WRITTEN INSTRUCTION
Of the records that follow, copy only the lines from the line containing "The OpenSCAD and Blender code for this object continues." to the line containing "self.shader.inputs[socket].default_value = value", both included, exactly as written.

CAD and scene scripts

## start

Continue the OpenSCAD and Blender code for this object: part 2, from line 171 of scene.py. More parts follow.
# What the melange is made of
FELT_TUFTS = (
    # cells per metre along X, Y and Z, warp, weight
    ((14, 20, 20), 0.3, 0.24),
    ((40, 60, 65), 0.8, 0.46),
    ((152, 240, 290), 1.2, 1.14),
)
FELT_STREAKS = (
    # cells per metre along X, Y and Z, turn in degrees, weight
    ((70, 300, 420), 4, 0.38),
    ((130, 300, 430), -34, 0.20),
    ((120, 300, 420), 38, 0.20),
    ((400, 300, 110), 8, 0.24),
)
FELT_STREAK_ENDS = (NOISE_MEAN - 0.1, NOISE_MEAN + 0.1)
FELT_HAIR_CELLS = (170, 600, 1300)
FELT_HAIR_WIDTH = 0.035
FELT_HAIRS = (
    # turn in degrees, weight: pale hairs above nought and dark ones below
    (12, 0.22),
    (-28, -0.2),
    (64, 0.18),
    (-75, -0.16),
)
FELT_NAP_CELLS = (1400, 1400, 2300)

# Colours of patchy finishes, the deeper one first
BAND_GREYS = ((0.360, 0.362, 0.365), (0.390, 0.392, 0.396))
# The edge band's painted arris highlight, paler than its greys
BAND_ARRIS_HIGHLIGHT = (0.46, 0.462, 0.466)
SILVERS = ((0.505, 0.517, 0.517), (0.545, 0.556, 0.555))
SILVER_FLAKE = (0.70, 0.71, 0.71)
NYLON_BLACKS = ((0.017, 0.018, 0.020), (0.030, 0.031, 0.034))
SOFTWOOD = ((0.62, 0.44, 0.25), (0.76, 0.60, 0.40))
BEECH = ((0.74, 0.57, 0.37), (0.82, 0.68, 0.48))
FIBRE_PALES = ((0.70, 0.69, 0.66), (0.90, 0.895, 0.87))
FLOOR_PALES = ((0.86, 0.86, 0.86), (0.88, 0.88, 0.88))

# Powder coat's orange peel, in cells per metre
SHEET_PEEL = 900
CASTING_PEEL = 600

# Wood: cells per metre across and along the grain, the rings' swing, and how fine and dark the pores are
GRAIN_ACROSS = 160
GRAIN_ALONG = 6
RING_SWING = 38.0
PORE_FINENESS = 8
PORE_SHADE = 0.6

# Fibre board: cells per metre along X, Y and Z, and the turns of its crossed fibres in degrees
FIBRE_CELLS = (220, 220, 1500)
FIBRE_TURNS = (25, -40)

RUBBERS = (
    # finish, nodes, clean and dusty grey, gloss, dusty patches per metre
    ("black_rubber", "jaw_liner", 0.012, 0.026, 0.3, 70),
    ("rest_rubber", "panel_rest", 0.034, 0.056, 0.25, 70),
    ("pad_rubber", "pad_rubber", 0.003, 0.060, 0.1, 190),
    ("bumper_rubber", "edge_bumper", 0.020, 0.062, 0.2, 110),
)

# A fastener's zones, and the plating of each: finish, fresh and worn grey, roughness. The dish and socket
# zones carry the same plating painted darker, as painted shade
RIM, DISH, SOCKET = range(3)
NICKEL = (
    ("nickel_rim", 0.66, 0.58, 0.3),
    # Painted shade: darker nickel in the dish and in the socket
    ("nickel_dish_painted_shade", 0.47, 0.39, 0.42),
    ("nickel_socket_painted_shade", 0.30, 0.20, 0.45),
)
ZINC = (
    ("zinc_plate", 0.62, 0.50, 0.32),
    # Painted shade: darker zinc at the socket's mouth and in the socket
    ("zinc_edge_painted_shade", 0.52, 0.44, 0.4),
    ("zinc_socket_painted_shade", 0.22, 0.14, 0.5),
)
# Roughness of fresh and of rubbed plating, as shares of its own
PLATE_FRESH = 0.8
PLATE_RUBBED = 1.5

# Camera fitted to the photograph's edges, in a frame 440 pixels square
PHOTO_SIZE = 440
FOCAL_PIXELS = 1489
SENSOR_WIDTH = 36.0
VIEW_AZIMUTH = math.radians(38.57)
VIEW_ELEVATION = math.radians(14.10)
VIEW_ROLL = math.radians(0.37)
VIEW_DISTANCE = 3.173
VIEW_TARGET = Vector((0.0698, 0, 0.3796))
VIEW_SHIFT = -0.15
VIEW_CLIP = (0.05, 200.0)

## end
## start

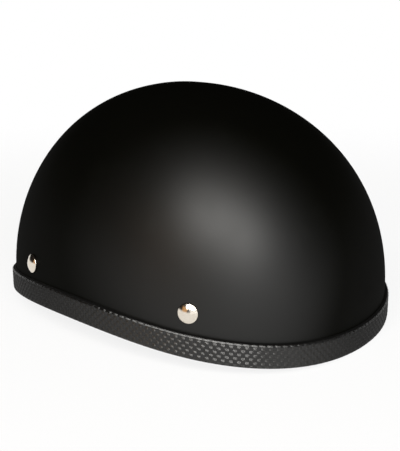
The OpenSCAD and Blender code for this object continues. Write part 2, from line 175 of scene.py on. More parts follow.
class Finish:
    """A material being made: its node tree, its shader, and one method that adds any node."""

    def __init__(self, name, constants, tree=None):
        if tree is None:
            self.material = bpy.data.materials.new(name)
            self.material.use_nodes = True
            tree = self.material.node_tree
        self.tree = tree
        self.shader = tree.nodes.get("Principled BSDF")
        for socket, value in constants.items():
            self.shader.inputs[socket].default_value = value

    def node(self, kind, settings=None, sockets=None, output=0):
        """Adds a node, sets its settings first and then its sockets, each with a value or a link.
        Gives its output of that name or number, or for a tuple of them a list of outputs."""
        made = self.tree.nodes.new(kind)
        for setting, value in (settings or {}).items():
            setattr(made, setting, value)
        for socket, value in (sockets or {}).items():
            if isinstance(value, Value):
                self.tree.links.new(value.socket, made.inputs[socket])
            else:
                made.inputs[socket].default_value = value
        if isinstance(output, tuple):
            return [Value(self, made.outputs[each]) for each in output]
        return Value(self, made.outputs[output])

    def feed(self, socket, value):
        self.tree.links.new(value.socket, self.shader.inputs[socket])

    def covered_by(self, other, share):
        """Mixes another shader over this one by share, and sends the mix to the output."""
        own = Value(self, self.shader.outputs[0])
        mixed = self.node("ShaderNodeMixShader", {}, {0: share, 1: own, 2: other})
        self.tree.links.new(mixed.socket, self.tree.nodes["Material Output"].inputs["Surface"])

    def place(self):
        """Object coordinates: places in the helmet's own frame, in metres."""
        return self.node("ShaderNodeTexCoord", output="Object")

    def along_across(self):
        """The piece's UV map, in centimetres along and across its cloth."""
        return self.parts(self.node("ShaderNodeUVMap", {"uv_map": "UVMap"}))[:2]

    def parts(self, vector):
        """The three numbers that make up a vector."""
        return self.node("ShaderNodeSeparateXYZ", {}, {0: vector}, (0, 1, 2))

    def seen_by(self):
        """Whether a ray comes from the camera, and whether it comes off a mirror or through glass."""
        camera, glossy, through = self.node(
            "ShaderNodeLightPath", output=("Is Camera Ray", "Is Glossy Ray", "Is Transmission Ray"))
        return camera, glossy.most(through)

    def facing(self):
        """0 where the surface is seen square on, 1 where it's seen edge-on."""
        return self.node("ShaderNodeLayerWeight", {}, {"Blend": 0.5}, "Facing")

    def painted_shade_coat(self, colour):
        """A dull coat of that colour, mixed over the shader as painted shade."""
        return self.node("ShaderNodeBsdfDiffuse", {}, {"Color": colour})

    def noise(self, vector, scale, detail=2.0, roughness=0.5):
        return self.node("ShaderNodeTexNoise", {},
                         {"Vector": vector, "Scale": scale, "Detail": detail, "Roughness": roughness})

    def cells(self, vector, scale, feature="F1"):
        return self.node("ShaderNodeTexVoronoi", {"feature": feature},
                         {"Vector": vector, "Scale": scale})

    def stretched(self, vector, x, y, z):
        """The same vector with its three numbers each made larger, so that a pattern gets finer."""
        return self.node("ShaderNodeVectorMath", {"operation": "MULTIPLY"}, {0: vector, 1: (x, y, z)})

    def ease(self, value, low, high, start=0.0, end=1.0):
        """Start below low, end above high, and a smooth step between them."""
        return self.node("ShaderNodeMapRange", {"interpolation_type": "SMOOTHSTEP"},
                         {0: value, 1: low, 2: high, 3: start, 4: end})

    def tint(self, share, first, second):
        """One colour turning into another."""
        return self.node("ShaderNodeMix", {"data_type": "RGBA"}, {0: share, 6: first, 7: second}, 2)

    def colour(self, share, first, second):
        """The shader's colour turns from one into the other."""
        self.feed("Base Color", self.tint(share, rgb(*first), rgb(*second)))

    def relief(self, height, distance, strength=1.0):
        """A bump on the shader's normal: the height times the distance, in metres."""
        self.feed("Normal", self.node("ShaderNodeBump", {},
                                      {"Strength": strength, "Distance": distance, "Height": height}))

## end

SOLUTION TO THIS PROBLEM
The OpenSCAD and Blender code for this object continues. Write part 2, from line 175 of scene.py on. More parts follow.
class Finish:
    """A material being made: its node tree, its shader, and one method that adds any node."""

    def __init__(self, name, constants, tree=None):
        if tree is None:
            self.material = bpy.data.materials.new(name)
            self.material.use_nodes = True
            tree = self.material.node_tree
        self.tree = tree
        self.shader = tree.nodes.get("Principled BSDF")
        for socket, value in constants.items():
            self.shader.inputs[socket].default_value = value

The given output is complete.